== REQUEST ==
Give back all the data exactly, line by line.

== SUPPLIED MATERIAL ==
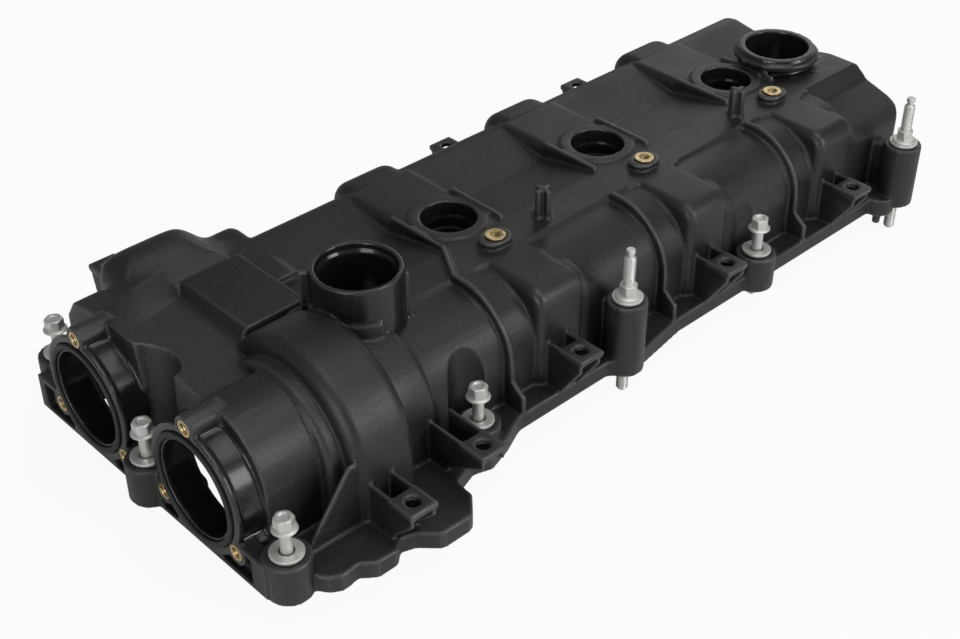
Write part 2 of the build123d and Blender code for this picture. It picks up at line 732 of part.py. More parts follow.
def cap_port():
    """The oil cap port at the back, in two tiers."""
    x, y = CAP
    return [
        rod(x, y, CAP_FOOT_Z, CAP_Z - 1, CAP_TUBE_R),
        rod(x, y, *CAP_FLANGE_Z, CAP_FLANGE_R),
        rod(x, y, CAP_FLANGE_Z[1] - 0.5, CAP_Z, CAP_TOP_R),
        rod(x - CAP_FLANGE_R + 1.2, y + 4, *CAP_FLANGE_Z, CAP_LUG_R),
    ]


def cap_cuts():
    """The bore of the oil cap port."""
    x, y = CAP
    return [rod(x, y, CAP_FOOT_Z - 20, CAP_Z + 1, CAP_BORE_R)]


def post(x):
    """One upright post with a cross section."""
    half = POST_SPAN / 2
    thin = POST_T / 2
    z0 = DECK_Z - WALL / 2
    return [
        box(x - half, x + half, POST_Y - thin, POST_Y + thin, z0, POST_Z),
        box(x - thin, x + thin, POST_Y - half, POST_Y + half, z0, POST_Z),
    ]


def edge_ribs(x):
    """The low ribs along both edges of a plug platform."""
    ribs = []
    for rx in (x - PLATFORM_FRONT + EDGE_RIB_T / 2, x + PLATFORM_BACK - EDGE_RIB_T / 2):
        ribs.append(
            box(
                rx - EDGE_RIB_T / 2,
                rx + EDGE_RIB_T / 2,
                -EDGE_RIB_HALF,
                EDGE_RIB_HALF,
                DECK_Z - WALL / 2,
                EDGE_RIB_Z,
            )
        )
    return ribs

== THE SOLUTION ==
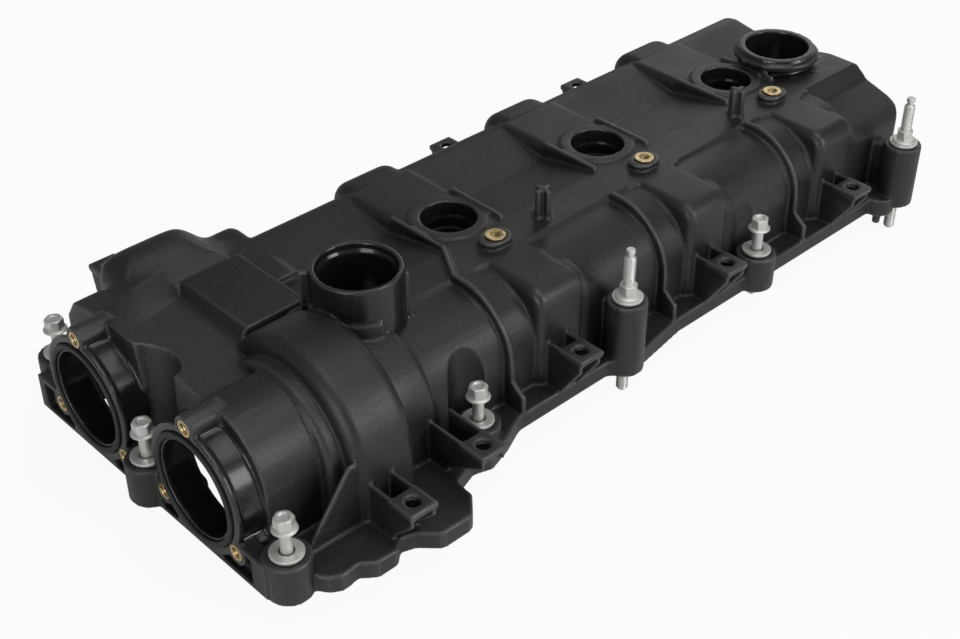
Write part 2 of the build123d and Blender code for this picture. It picks up at line 732 of part.py. More parts follow.
def cap_port():
    """The oil cap port at the back, in two tiers."""
    x, y = CAP
    return [
        rod(x, y, CAP_FOOT_Z, CAP_Z - 1, CAP_TUBE_R),
        rod(x, y, *CAP_FLANGE_Z, CAP_FLANGE_R),
        rod(x, y, CAP_FLANGE_Z[1] - 0.5, CAP_Z, CAP_TOP_R),
        rod(x - CAP_FLANGE_R + 1.2, y + 4, *CAP_FLANGE_Z, CAP_LUG_R),
    ]


def cap_cuts():
    """The bore of the oil cap port."""
    x, y = CAP
    return [rod(x, y, CAP_FOOT_Z - 20, CAP_Z + 1, CAP_BORE_R)]


def post(x):
    """One upright post with a cross section."""
    half = POST_SPAN / 2
    thin = POST_T / 2
    z0 = DECK_Z - WALL / 2
    return [
        box(x - half, x + half, POST_Y - thin, POST_Y + thin, z0, POST_Z),
        box(x - thin, x + thin, POST_Y - half, POST_Y + half, z0, POST_Z),
    ]


def edge_ribs(x):
    """The low ribs along both edges of a plug platform."""
    ribs = []
    for rx in (x - PLATFORM_FRONT + EDGE_RIB_T / 2, x + PLATFORM_BACK - EDGE_RIB_T / 2):
        ribs.append(
            box(
                rx - EDGE_RIB_T / 2,
                rx + EDGE_RIB_T / 2,
                -EDGE_RIB_HALF,
                EDGE_RIB_HALF,
                DECK_Z - WALL / 2,
                EDGE_RIB_Z,
            )
        )
    return ribs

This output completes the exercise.